* [WHAT IS NEEDED]
Repeat the entire listing exactly.

* [SUPPLIED DATA]
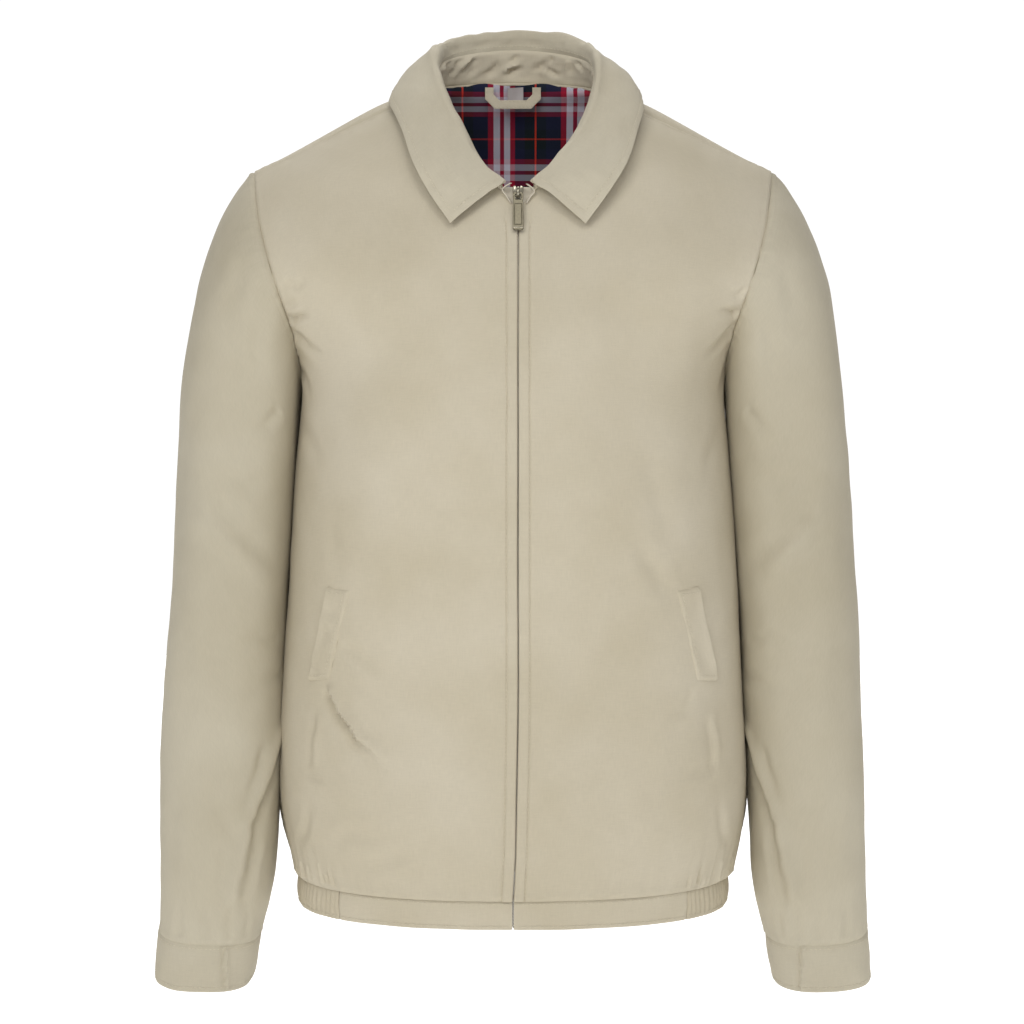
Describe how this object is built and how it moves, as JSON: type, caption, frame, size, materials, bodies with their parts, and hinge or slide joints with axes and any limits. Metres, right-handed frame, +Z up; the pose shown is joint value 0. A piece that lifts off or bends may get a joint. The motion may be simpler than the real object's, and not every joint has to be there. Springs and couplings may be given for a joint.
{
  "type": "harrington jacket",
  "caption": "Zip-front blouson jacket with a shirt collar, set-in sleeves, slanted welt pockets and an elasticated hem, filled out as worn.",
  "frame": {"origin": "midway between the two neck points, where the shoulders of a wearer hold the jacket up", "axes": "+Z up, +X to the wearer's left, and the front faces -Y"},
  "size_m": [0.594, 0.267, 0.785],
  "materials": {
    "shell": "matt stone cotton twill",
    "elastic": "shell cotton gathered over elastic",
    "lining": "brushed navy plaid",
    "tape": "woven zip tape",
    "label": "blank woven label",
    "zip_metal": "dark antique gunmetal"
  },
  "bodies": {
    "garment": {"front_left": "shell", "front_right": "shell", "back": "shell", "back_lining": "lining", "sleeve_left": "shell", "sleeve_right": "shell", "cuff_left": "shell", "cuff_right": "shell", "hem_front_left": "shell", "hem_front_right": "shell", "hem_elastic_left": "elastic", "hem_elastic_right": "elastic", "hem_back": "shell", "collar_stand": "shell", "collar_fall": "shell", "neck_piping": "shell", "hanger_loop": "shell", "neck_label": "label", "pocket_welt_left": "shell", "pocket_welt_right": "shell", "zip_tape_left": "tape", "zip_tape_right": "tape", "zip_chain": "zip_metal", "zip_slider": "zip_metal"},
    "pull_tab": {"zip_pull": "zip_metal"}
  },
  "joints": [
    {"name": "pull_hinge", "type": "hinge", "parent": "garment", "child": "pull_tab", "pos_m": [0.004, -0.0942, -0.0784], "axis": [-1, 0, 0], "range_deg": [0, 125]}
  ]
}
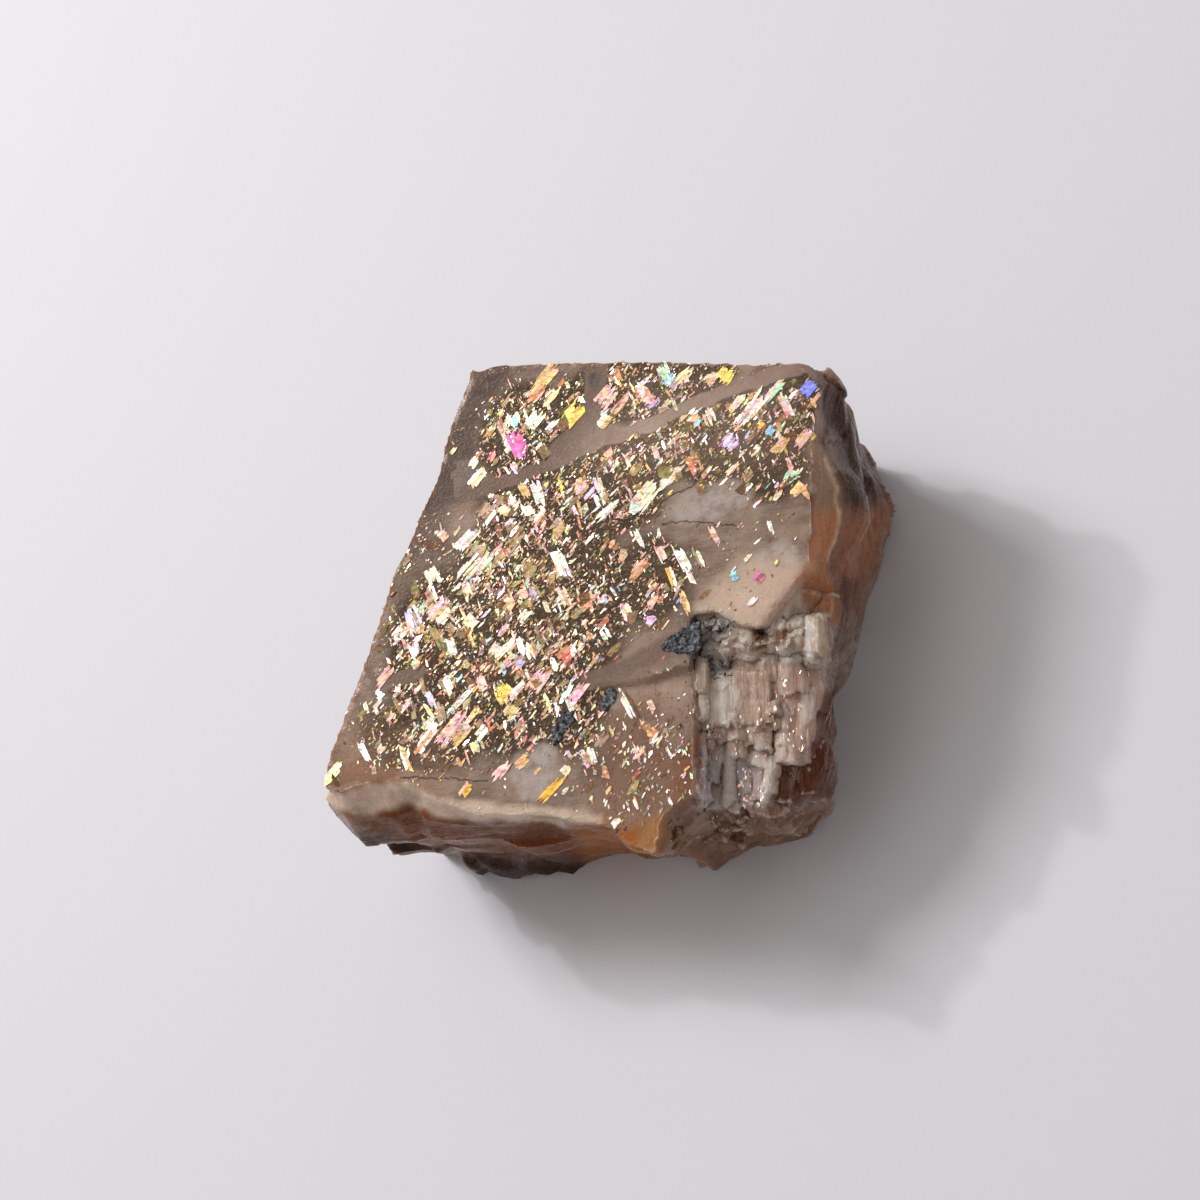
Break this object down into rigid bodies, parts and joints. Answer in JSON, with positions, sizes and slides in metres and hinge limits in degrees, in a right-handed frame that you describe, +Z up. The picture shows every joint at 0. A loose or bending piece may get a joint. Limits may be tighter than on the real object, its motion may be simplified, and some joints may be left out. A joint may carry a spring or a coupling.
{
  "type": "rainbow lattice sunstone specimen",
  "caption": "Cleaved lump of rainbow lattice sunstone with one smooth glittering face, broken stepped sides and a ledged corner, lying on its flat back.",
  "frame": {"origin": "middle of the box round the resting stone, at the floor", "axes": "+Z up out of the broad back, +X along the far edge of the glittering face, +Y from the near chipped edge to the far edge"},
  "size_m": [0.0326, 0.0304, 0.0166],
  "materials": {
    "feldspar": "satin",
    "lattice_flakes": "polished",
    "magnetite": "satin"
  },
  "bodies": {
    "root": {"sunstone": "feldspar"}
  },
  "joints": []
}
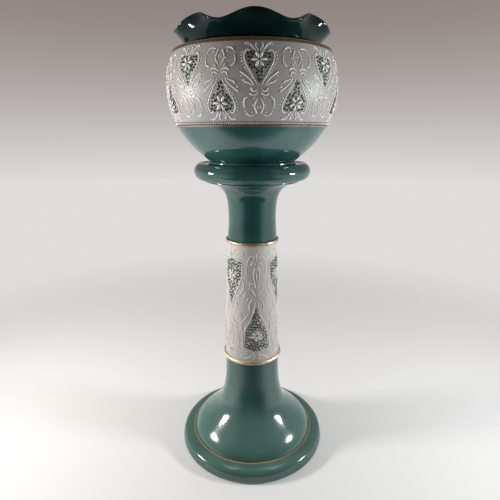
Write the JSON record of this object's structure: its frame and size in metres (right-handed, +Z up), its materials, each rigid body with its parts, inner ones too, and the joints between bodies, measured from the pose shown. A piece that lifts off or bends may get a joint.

* [EXERCISE ANSWER]
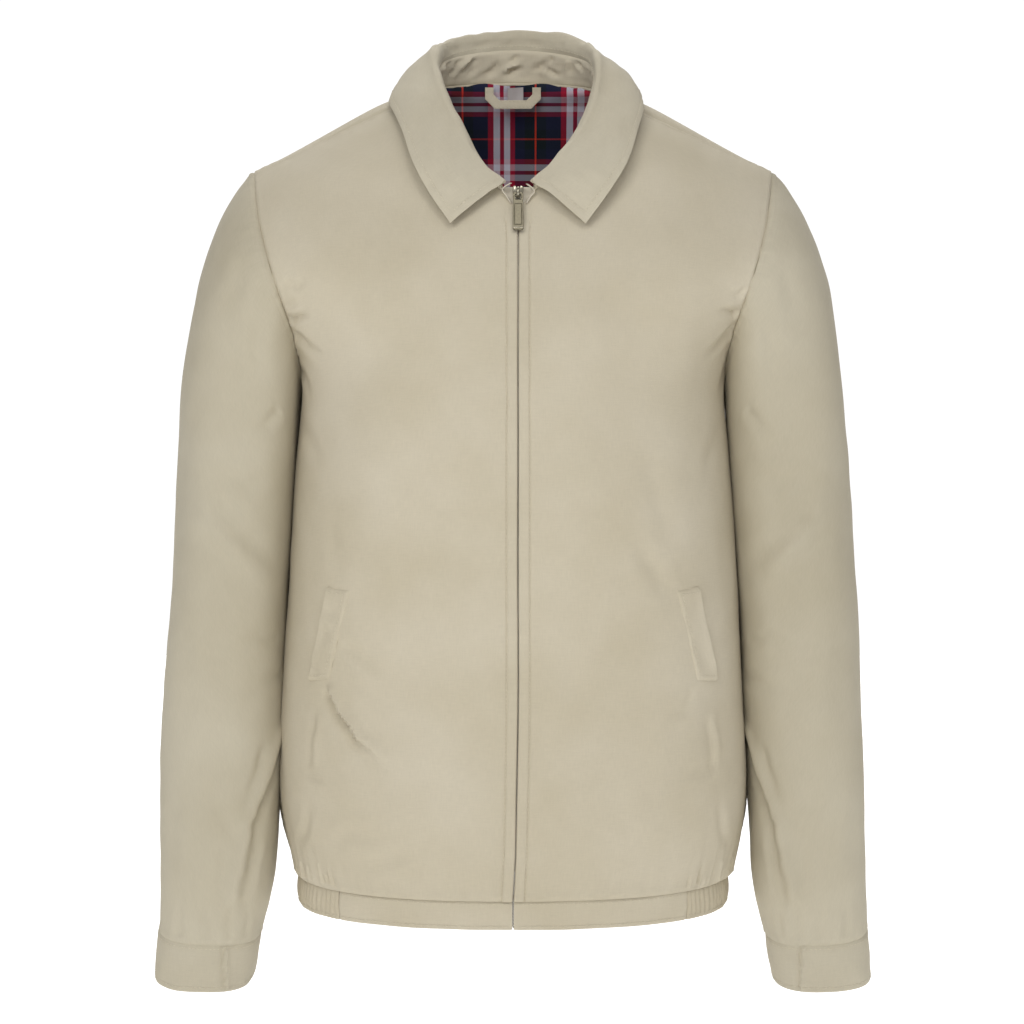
Describe how this object is built and how it moves, as JSON: type, caption, frame, size, materials, bodies with their parts, and hinge or slide joints with axes and any limits. Metres, right-handed frame, +Z up; the pose shown is joint value 0. A piece that lifts off or bends may get a joint. The motion may be simpler than the real object's, and not every joint has to be there. Springs and couplings may be given for a joint.
{
  "type": "harrington jacket",
  "caption": "Zip-front blouson jacket with a shirt collar, set-in sleeves, slanted welt pockets and an elasticated hem, filled out as worn.",
  "frame": {"origin": "midway between the two neck points, where the shoulders of a wearer hold the jacket up", "axes": "+Z up, +X to the wearer's left, and the front faces -Y"},
  "size_m": [0.594, 0.267, 0.785],
  "materials": {
    "shell": "matt stone cotton twill",
    "elastic": "shell cotton gathered over elastic",
    "lining": "brushed navy plaid",
    "tape": "woven zip tape",
    "label": "blank woven label",
    "zip_metal": "dark antique gunmetal"
  },
  "bodies": {
    "garment": {"front_left": "shell", "front_right": "shell", "back": "shell", "back_lining": "lining", "sleeve_left": "shell", "sleeve_right": "shell", "cuff_left": "shell", "cuff_right": "shell", "hem_front_left": "shell", "hem_front_right": "shell", "hem_elastic_left": "elastic", "hem_elastic_right": "elastic", "hem_back": "shell", "collar_stand": "shell", "collar_fall": "shell", "neck_piping": "shell", "hanger_loop": "shell", "neck_label": "label", "pocket_welt_left": "shell", "pocket_welt_right": "shell", "zip_tape_left": "tape", "zip_tape_right": "tape", "zip_chain": "zip_metal", "zip_slider": "zip_metal"},
    "pull_tab": {"zip_pull": "zip_metal"}
  },
  "joints": [
    {"name": "pull_hinge", "type": "hinge", "parent": "garment", "child": "pull_tab", "pos_m": [0.004, -0.0942, -0.0784], "axis": [-1, 0, 0], "range_deg": [0, 125]}
  ]
}
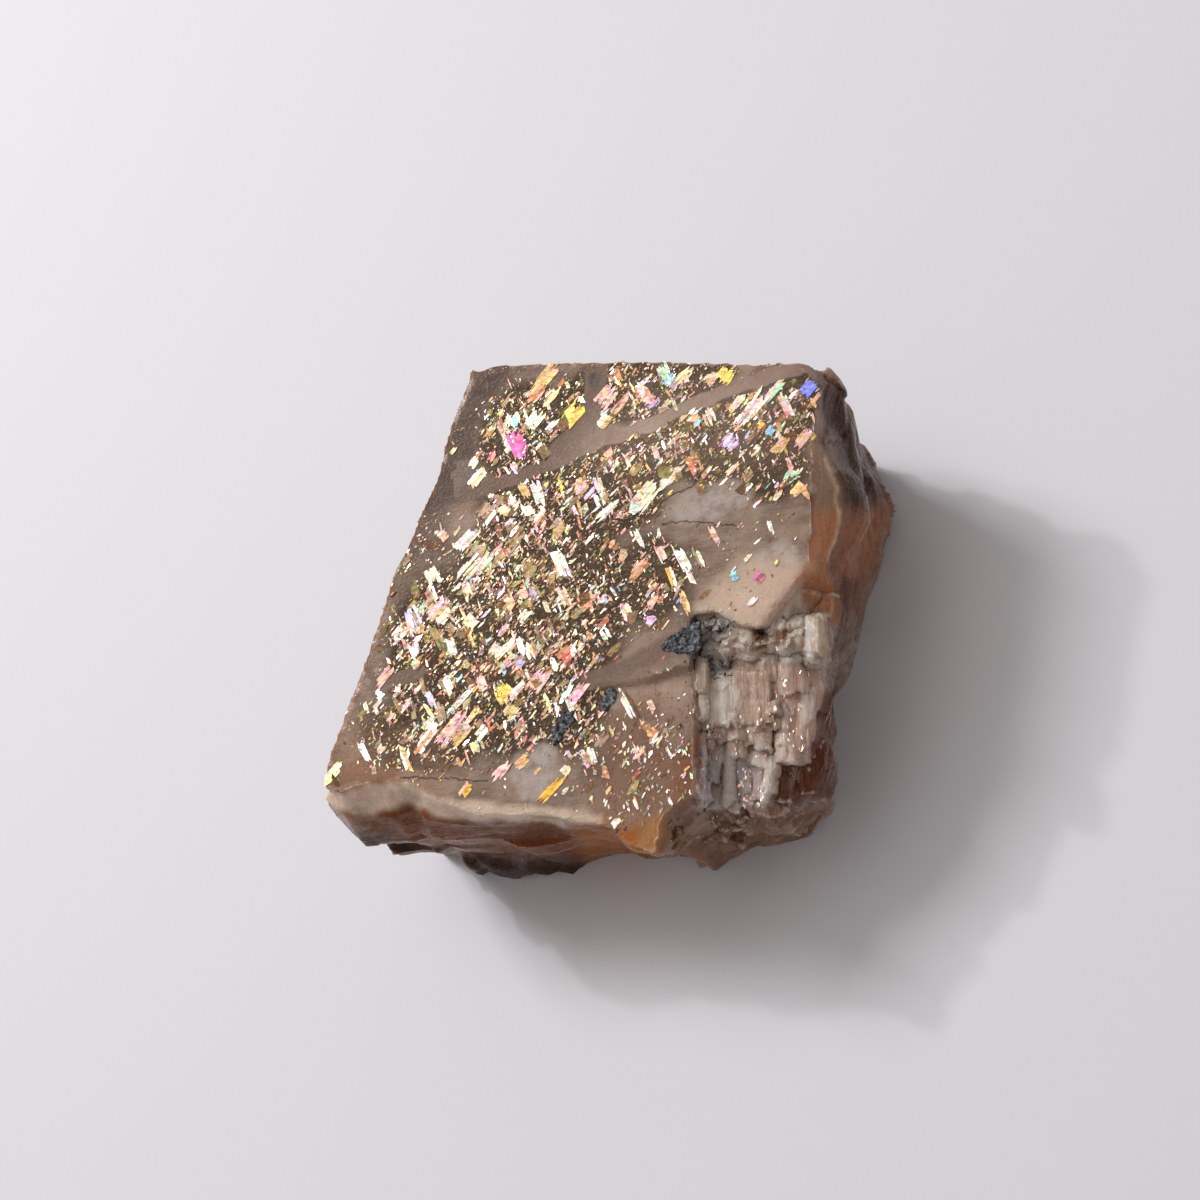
Break this object down into rigid bodies, parts and joints. Answer in JSON, with positions, sizes and slides in metres and hinge limits in degrees, in a right-handed frame that you describe, +Z up. The picture shows every joint at 0. A loose or bending piece may get a joint. Limits may be tighter than on the real object, its motion may be simplified, and some joints may be left out. A joint may carry a spring or a coupling.
{
  "type": "rainbow lattice sunstone specimen",
  "caption": "Cleaved lump of rainbow lattice sunstone with one smooth glittering face, broken stepped sides and a ledged corner, lying on its flat back.",
  "frame": {"origin": "middle of the box round the resting stone, at the floor", "axes": "+Z up out of the broad back, +X along the far edge of the glittering face, +Y from the near chipped edge to the far edge"},
  "size_m": [0.0326, 0.0304, 0.0166],
  "materials": {
    "feldspar": "satin",
    "lattice_flakes": "polished",
    "magnetite": "satin"
  },
  "bodies": {
    "root": {"sunstone": "feldspar"}
  },
  "joints": []
}
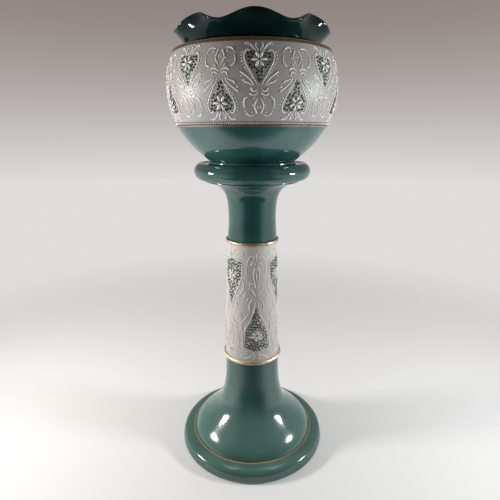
Write the JSON record of this object's structure: its frame and size in metres (right-handed, +Z up), its materials, each rigid body with its parts, inner ones too, and the joints between bodies, measured from the pose shown. A piece that lifts off or bends may get a joint.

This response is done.